VANCOUVER, March 24 (Xinhua) -- Waiting for medically necessary surgeries cost the Canadian economy 1.1 billion Canadian dollars in lost workplace productivity in 2013, or an average of 1,202 per patients, shows a new study released by an independent public policy think tank.
The study by Fraser Institute calculates the average value of time lost during the work week for each of the estimated 928,120 patients waiting for surgery in Canada last year.
When calculations take into account hours outside the work week- - evenings and weekends, excluding eight hours of sleep per night, the estimated cost of waiting hikes from 1.1 billion to 3.4 billion across the country, an average of 3,681 per patient, the study showed.

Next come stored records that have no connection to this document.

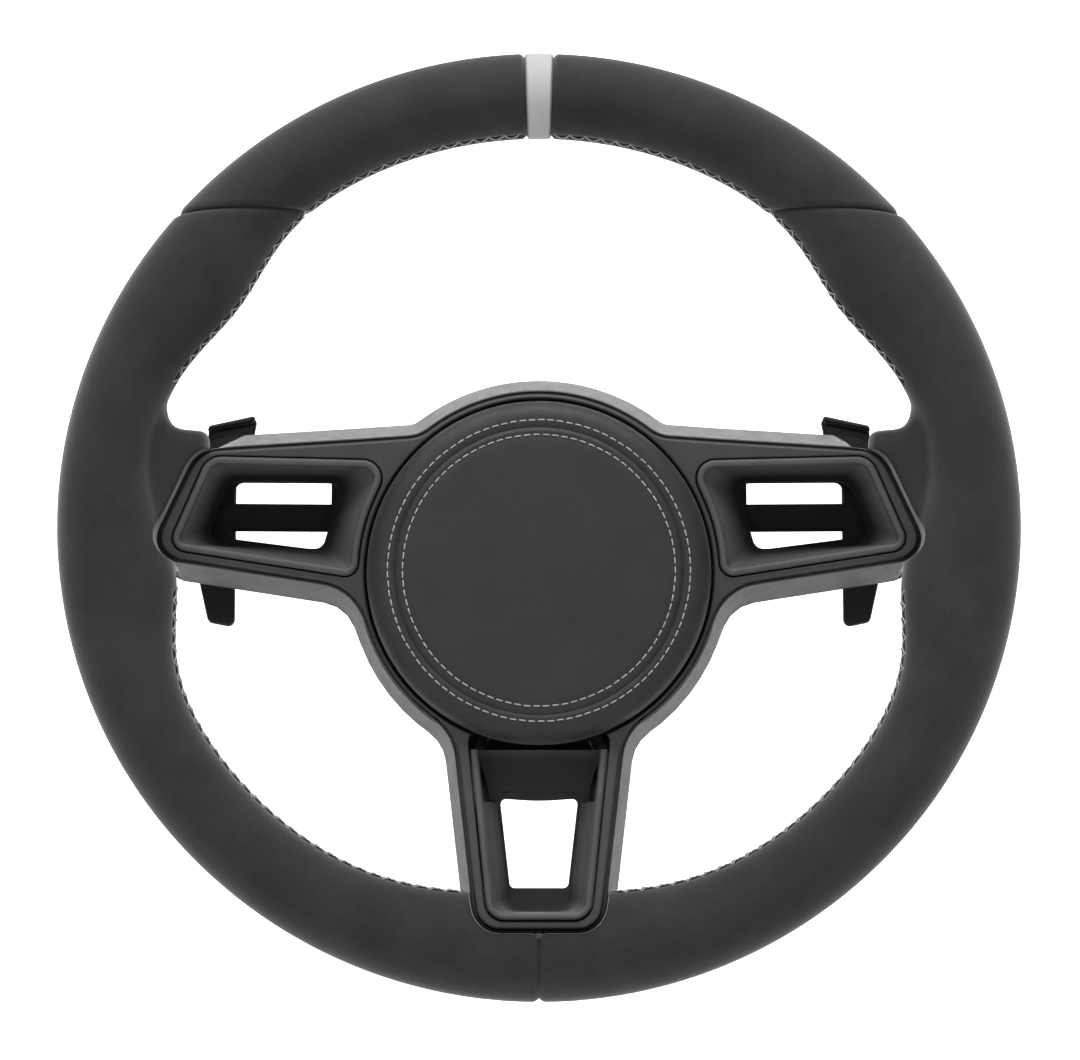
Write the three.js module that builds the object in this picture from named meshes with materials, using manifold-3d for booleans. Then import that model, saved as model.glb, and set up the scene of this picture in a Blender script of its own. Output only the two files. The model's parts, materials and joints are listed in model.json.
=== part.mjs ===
// A three-spoke racing steering wheel with shift paddles and a round horn pad.
//
// Everything is modelled as the driver sees it, in millimetres: x to the right, y up and z towards the
// driver, with z = 0 on the rear face of the hub, where the steering shaft's shoulder seats. The group at
// the end turns that to +Z up, with the driver on the -Y side. The origin is on the steering axis.

import * as THREE from "three";
import { mergeVertices } from "three/addons/utils/BufferGeometryUtils.js";
import Module from "manifold-3d";

const wasm = await Module();
wasm.setup();

// ---------------------------------------------------------------- driving dimensions

const GAP = 0.3; // between pieces that touch
const FIT = 0.5; // around a piece that passes through another

// Rim: a grip of egg-shaped section round a cast ring, a little lower than it is wide.
const RIM_WIDTH = 360;
const RIM_HEIGHT = 356;
const GRIP = 32; // radial thickness of the grip
const GRIP_DEPTH = 30; // front to back
const RIM_PLANE = 80; // from the hub's rear face to the middle of the rim
const HIDE = 1.2; // suede and pad leather
const RING_ROD = 12; // thickness of the cast ring inside the grip
const RIM_STEPS = 40;
const GRIP_SIDES = 12;
const ROD_SIDES = 6;
// Thicker places on the inner side of the grip: clock angle, swell and half width of each.
const SWELLS = [
  { clock: 54, swell: 8.3, half: 12 }, // thumb rest
  { clock: 98, swell: 11, half: 12 }, // under the side spoke
  { clock: 180, swell: 8, half: 20 }, // beside the lower spoke
];
const MARKER_ANGLE = 1.8; // half angle of the twelve o'clock band
const SEAM_HEIGHT = 118; // height of the level seams between the upper and side wraps

// Horn pad: a leather-covered puck, set below the steering axis.
const PAD_RADIUS = 64.5;
const PAD_DROP = 18.4;
const PAD_CROWN = 84; // height of the middle of the pad
const PAD_DOME = 0.8; // fall of the crown from the middle to the leather's seam
const PAD_SEAM_INSET = 10.7; // from the pad's side to the leather's seam
const PAD_EDGE = 7.5; // rounding of the pad's rim
const PAD_SKIRT = 64; // lower edge of the leather's side
const PAD_BACK = 57;
const CORE_EDGE = 60; // underside of the core's rim
const PAD_TRAVEL = 2; // how far the pad is pressed for the horn
const PAD_GAP = 1.5; // between the pad and the spoke frame

// Spoke frame: a three-armed shell of satin plastic, wider at its back.
const FACE = 74; // height of the frame's face at the hub
const FRAME_DEPTH = 20;
const FRAME_WALL = 2.4;
const FACE_EDGE = 0.8; // bevel round the face
const CROWN_RING = 4; // the face's width above the pad
const FLANK_RING = 3; // the face's width beside the pad
const SPOKE_TOP = 28.1; // height of the side spoke's top edge near the rim
const SPOKE_BOTTOM = -16.8;
const SPOKE_END_INSET = 6.5; // from the rim's inner edge to the side spoke's end
const LOWER_HALF = 28.3; // half width of the lower spoke's face, halfway along
const LOWER_OVERLAP = 6.5; // how far the lower spoke's face lies over the rim
// The face rises towards the rim, by this much for each millimetre past its start.
const SIDE_RISE = 0.06;
const SIDE_RISE_SETBACK = 2; // from the pad's hole to where the rise starts
const LOWER_RISE = 0.17;
const LOWER_RISE_SETBACK = 1.6;

// Inserts in the spokes.
const LIP_RING = 2; // between the pad's hole and the side inserts
const LIP = 2.7; // width of the raised bead
const LIP_PROUD = 1.4;
const LOWER_LIP_SETBACK = 0.6; // between the pad's hole and the lower insert
const LOWER_SLOPE = 18; // from the top of the lower insert to its throat
const INSERT_WALL = 2;
const VANE_TOP = 9.2;
const VANE_BOTTOM = -1.4;
const VANE_DEPTH = 4.6;
const THROAT_SETBACK = [16, 12, 9.2]; // from the pad's hole to the side throat's inner corners

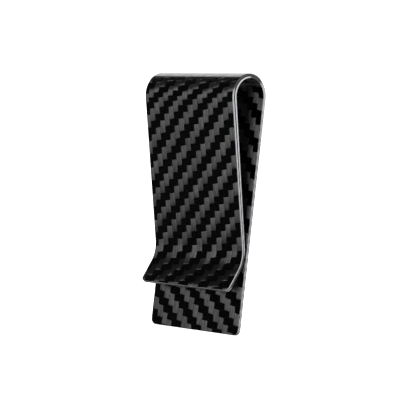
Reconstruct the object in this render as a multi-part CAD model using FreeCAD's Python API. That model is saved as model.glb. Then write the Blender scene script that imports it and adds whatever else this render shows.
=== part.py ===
import FreeCAD, Part

import math
import os

# A sprung money clip, moulded as one strip of carbon-fibre laminate.
# The strip starts at the foot of the back leg, climbs it, turns over in a round loop, comes down
# the front leg to the pinch, and flares forward as a lip. The flex of the loop lets the front arm
# open. The strip is divided at the top of the loop, where the front arm hinges.
# Lengths are in millimetres and angles in degrees. +Z is up, +Y points from the lip towards the
# back leg, and X runs across the strip. The origin is at the bottom centre of the bounding box.

# Driving dimensions
STRIP_WIDTH = 30.0
LOOP_RADIUS = 5.2           # outer face of the loop
LOOP_HOLE_RADIUS = 4.15     # inner face of the loop
LOOP_HOLE_SHIFT = 0.2       # how far the hole sits behind the loop's centre: the front wall is thicker
BACK_LEG_LEAN = 8.5         # the foot comes forward of the loop's back
BACK_LEG_LENGTH = 53.7
PINCH_DEPTH = 34.7          # centre of the pinch bend, below the loop's centre
PINCH_FORWARD = 9.15        # centre of the pinch bend, in front of the loop's centre
PINCH_RADIUS = 7.0          # outer, hollow face of the pinch bend
PINCH_THICKNESS = 0.85
LIP_FLARE = 36.5            # the lip's lean from the vertical
LIP_LENGTH = 5.4            # straight part of the lip, below the pinch bend
FOOT_CORNER_RADIUS = 1.5
LIP_CORNER_RADIUS = 1.1

# Where each layer starts and ends through the thickness, from the outer face (0) to the inner (1)
LAYERS = {"outer_ply": (0.0, 0.36), "core_ply": (0.36, 0.64), "inner_ply": (0.64, 1.0)}


def point(y, z):
    return FreeCAD.Vector(0.0, y, z)


def heading(angle):
    """Unit vector in the side view, with angle in degrees from +Y towards +Z."""
    return point(math.cos(math.radians(angle)), math.sin(math.radians(angle)))


class Contour:
    """One face or ply boundary of the strip in the side view, at a depth of 0 (outer) to 1 (inner)."""

    def __init__(self, depth):
        self.loop_centre = point(LOOP_HOLE_SHIFT * depth, 0.0)
        self.loop_radius = LOOP_RADIUS + (LOOP_HOLE_RADIUS - LOOP_RADIUS) * depth
        self.pinch_centre = point(-PINCH_FORWARD, -PINCH_DEPTH)
        self.pinch_radius = PINCH_RADIUS + PINCH_THICKNESS * depth

        self.back_normal = -BACK_LEG_LEAN
        down_back_leg = heading(self.back_normal - 90.0)
        self.loop_back = self.on_loop(self.back_normal)
        self.foot = self.loop_back + down_back_leg * BACK_LEG_LENGTH

        # The split stands straight above the centre of the loop's outer face.
        self.split_angle = math.degrees(math.acos(-self.loop_centre.y / self.loop_radius))
        self.loop_split = self.on_loop(self.split_angle)

        # The front leg is the line that touches the loop on its front and the pinch bend on its back.
        across = self.pinch_centre - self.loop_centre
        towards_pinch = math.degrees(math.atan2(across.z, across.y))
        reach = (self.loop_radius + self.pinch_radius) / across.Length
        self.front_normal = towards_pinch - math.degrees(math.acos(reach)) + 360.0
        self.loop_front = self.on_loop(self.front_normal)
        self.pinch_top = self.on_pinch(self.front_normal - 180.0)

        self.lip_normal = 180.0 - LIP_FLARE
        self.pinch_foot = self.on_pinch(self.lip_normal - 180.0)
        self.lip_tip = self.pinch_foot + heading(self.lip_normal + 90.0) * LIP_LENGTH

    def on_loop(self, angle):
        return self.loop_centre + heading(angle) * self.loop_radius

    def on_pinch(self, angle):
        return self.pinch_centre + heading(angle) * self.pinch_radius

    def back_leg(self):
        return [Part.LineSegment(self.foot, self.loop_back)]

    def loop_back_half(self):
        middle = self.on_loop((self.back_normal + self.split_angle) / 2.0)
        return [Part.Arc(self.loop_back, middle, self.loop_split)]

    def loop_front_half(self):
        middle = self.on_loop((self.split_angle + self.front_normal) / 2.0)
        return [Part.Arc(self.loop_split, middle, self.loop_front)]

    def front_leg(self):
        return [Part.LineSegment(self.loop_front, self.pinch_top)]

    def lip(self):
        middle = self.on_pinch((self.front_normal + self.lip_normal) / 2.0 - 180.0)
        bend = Part.Arc(self.pinch_top, middle, self.pinch_foot)
        return [bend, Part.LineSegment(self.pinch_foot, self.lip_tip)]


STRETCHES = {
    "back_leg": Contour.back_leg,
    "loop_back": Contour.loop_back_half,
    "loop_front": Contour.loop_front_half,
    "front_leg": Contour.front_leg,
    "lip": Contour.lip,
}


def ply_solid(stretch, outer_depth, inner_depth):
    """One layer of one stretch of the strip, as wide as the strip and centred on X = 0."""
    outer = STRETCHES[stretch](Contour(outer_depth))
    inner = STRETCHES[stretch](Contour(inner_depth))
    first_end = Part.LineSegment(inner[0].StartPoint, outer[0].StartPoint)
    last_end = Part.LineSegment(outer[-1].EndPoint, inner[-1].EndPoint)
    edges = [curve.toShape() for curve in outer + [last_end] + inner[::-1] + [first_end]]
    side = Part.Face(Part.Wire(Part.sortEdges(edges)[0]))
    side.translate(FreeCAD.Vector(-STRIP_WIDTH / 2.0, 0.0, 0.0))
    return side.extrude(FreeCAD.Vector(STRIP_WIDTH, 0.0, 0.0))


def round_corners(solid, end_point, radius):
    """Rounds the two corners of a ply at its free end, whose outer face ends at end_point."""
    corners = []
    for edge in solid.Edges:
        ends = [vertex.Point for vertex in edge.Vertexes]
        runs_through = len(ends) == 2 and abs(ends[0].x - ends[1].x) < 1e-6
        at_end = min(point(end.y, end.z).distanceToPoint(end_point) for end in ends) < 1e-6
        if runs_through and at_end and edge.Length < PINCH_THICKNESS:
            corners.append(edge)
    return solid.makeFillet(radius, corners)


def make_ply(stretch, outer_depth, inner_depth):
    solid = ply_solid(stretch, outer_depth, inner_depth)
    if stretch == "back_leg":
        solid = round_corners(solid, Contour(outer_depth).foot, FOOT_CORNER_RADIUS)
    if stretch == "lip":
        solid = round_corners(solid, Contour(outer_depth).lip_tip, LIP_CORNER_RADIUS)
    return solid


os.makedirs("parts", exist_ok=True)

plies = {}
for stretch in STRETCHES:
    for layer, (outer_depth, inner_depth) in LAYERS.items():
        plies[stretch + "_" + layer] = make_ply(stretch, outer_depth, inner_depth)

box = Part.makeCompound(list(plies.values())).BoundBox
to_origin = FreeCAD.Vector(0.0, -(box.YMin + box.YMax) / 2.0, -box.ZMin)

for node, solid in plies.items():
    solid.translate(to_origin)
    solid.exportStep("parts/" + node + ".step")

hinge = Contour(0.0).loop_split + to_origin
print("overall size", round(box.XLength, 3), round(box.YLength, 3), round(box.ZLength, 3))
print("hinge line at the loop's top: Y", round(hinge.y, 4), "Z", round(hinge.z, 4))
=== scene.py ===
import math
from collections import namedtuple
from functools import reduce
from itertools import accumulate

import bpy
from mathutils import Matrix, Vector


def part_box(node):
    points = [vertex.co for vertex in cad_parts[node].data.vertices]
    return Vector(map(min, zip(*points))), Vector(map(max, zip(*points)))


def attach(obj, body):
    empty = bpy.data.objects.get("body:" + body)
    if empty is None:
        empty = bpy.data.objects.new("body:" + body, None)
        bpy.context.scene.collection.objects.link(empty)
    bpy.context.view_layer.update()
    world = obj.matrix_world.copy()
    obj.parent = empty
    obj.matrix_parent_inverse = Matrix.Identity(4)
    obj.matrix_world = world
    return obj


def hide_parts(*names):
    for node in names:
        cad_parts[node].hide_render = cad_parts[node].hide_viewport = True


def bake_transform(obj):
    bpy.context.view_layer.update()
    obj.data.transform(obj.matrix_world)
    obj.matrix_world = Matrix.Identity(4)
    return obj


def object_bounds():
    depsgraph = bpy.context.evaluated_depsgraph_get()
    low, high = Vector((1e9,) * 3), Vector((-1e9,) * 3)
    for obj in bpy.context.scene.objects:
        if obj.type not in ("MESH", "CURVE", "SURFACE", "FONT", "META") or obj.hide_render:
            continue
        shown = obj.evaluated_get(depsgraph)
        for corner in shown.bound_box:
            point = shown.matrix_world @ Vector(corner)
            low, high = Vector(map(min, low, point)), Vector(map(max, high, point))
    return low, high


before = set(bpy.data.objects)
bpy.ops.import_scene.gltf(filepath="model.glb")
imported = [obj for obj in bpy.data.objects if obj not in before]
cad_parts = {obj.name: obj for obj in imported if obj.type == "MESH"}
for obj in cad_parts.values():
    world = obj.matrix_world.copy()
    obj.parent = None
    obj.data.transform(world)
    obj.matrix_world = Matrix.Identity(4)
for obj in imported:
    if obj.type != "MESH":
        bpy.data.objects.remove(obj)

CAD_BOUNDS = [[float(value) for value in corner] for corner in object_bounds()]
MM = 0.001

# ---- The strip's side view, as the CAD has it, in millimetres and degrees ----

STRIP_WIDTH = 30.0
LOOP_RADIUS = 5.2
LOOP_HOLE_RADIUS = 4.15
LOOP_HOLE_SHIFT = 0.2
BACK_LEG_LEAN = 8.5
BACK_LEG_LENGTH = 53.7
PINCH_DEPTH = 34.7
PINCH_FORWARD = 9.15
PINCH_RADIUS = 7.0
PINCH_THICKNESS = 0.85
LIP_FLARE = 36.5
LIP_LENGTH = 5.4
FOOT_CORNER_RADIUS = 1.5
LIP_CORNER_RADIUS = 1.1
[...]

"The negative impact of wait times on the productivity of patients and their ability to participate fully in life is an issue too often ignored in the health care debate," said Nadeem Esmail, study author and Fraser Institute director of health policy studies.
"Reduced productivity in the workplace, or reduced ability to engage with family and friends, may impact family outcome and increase stress for Canadian patients," he added.
Esmail, therefore, urged Canada to allow more private sector to participate in the provision of health care so as to save the money and relieve patients' pain.
For British Columbian patients, they had to wait a median 10.4 weeks for treatment after their first appointment with a specialist last year, compared to 9.6 weeks across Canada, the study showed.